I fully agree with the arguments against simply abolishing the Electoral College; imagine a very close race, and a national recount like the one in Florida in 2000. The solution, surely, is to tie the electoral votes to individual Congressional districts, and not to states. This preserves the many advantages of a winner-take-all system, while at the same time ensuring that the winner will have at least a plurality of the popular vote. We should fix this as soon as we can.


* * *

There is one venerable institution that deserves to be retired before it disgraces itself further. Did you see The Simpsons last Sunday? That was their eagerly awaited Halloween show, delayed after the holiday itself because the FOX network carried the World Series the Sunday before. It was not worth the wait.
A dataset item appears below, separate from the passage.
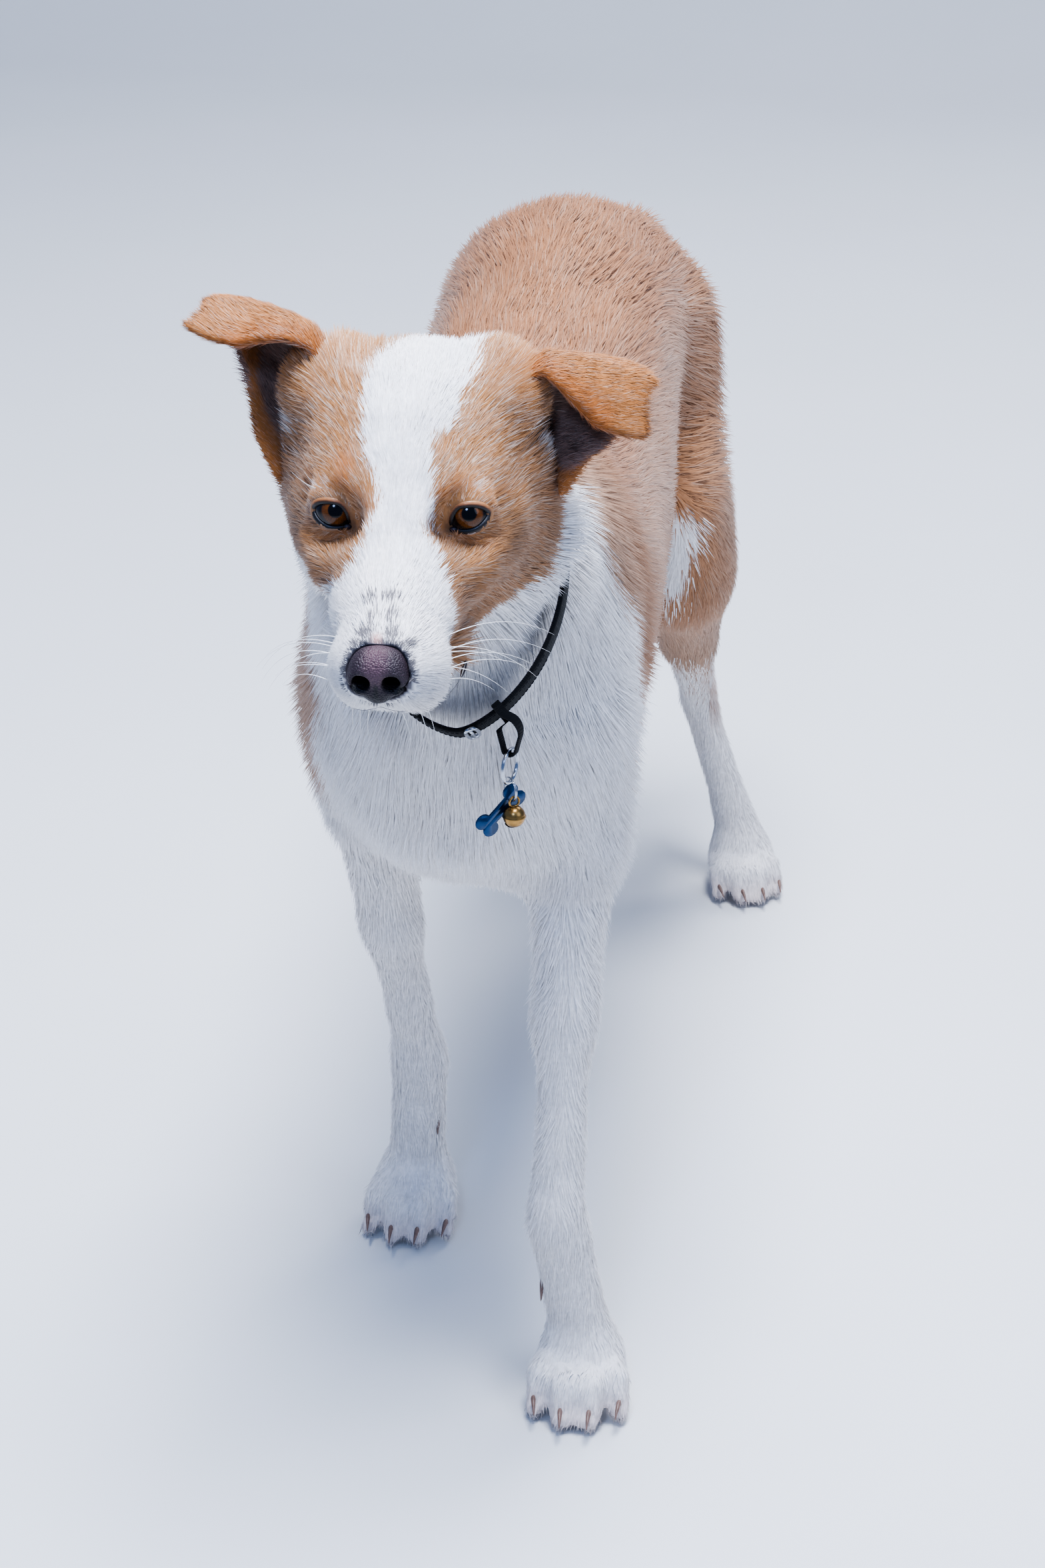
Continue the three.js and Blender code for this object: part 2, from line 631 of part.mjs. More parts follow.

The writers repeated old jokes and scenarios, particularly in the middle story, in which do-gooder Lisa once again disarms Springfield just before an armed threat appears. Then there was the last story, a take-off on H.G. Wells's Island of Dr. Moreau. That had nothing to do with Halloween. In fact, none of the stories did; only the wrap-around story even featured a ghost. This is inexcusable, since several very good supernatural thrillers have appeared in the last year or two. The show is choking on film-school sensibility.

Surely the time has come for a final TV movie?